We did not have permanent posts in areas of Raki Nala, PP10, 11, 12 or 13, but went for patrols to those areas and the Chinese used to also patrol up to the area of Burtse which they claim as in the 1959 claim line.

So by creating this so-called 'belt of control' or buffer zones, neither are we able to patrol the areas we were patrolling earlier nor the Chinese are able to patrol the areas they were patrolling. [There are around 60 patrolling points in Eastern Ladakh.]

It is a denial on both sides. A no win situation and that is where the situation rests now.

What bearing will this forward movement in the India-China standoff have on the SCO (Shanghai Cooperation Organisation) summit, which Prime Minister Modi and Chinese President Xi Jinping will attend in Samarkhand this week?
Is it a coincidence that the breakthrough has come just before the summit?

I don't see this as a coincidence. The SCO meeting is a separate issue altogether and planned long time back. Whether the two leaders meet or don't is also not very clear as yet.

The negotiations for disengagement have been going on for the last one-and-a-half years. The discussions and finalisation would have taken some time.

If it was meant to coincide with the SCO meeting, then Demchock should have also been resolved. Demchok may take a longer time to get sorted out.

I think we tend to link these border issues with political statements, which in my opinion is not so relevant.

IMAGE: The Indian Army's Snow Leopard Brigade at a super high altitude area in Ladakh. Photograph: ANI Photo

What do you see the Chinese intent further from this? What do you see happening in the months and years ahead?

The Chinese don't do anything, tactically; everything is strategic in nature for them.

There was a strategic game plan in which they wanted to create some sort of fixation of the border.

Chinese intentions are largely on the global stage. They harbour the Chinese dream of rejuvenating their past glory.

No nation can have global ambitions if it encounters problems on the border on a regular basis with individual countries like India, Taiwan, Japan, Vietnam and other nations of the South China Sea.

The Chinese have a timeline for everything -- to achieve some kind of a resolution in some places and they have found a method of resolving it without actually resolving it.

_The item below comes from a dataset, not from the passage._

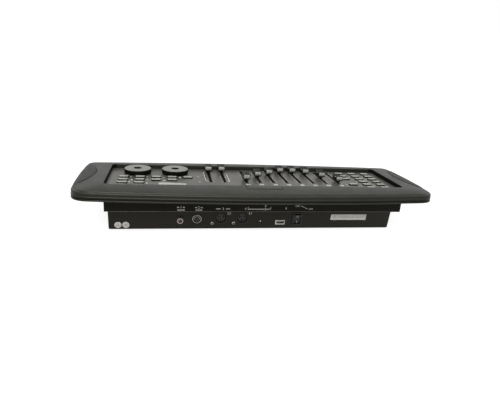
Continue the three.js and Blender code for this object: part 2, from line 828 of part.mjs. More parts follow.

So now they don't have to negotiate the border for quite some time, at least in Ladakh which is the most problematic of the three borders or three regions and proceed further towards other ends.

Having said that, you have to take the contrarian view also -- the Chinese are building infrastructure rapidly in Tibet and Xinjiang -- the G695 [China plans to build highway across Aksai China], the bridge across Pangong Tso lake, the airfields have been extended, blast pens have been constructed and more airfields and heliports being constructed.

The Chinese have also constructed a large amount of habitat. The PLA formations and units which have come from Xinjiang two-and-a-half years ago will obviously not go back.

Hence, it implies that the geostrategic pressure on India will continue because the Chinese have infrastructure and forces located in this area plus the border is now safe for them.

So while the Chinese have got some kind of protection between the border and the villages, they are also retaining the geostrategic pressure on India by keeping the troops there and building infrastructure continually.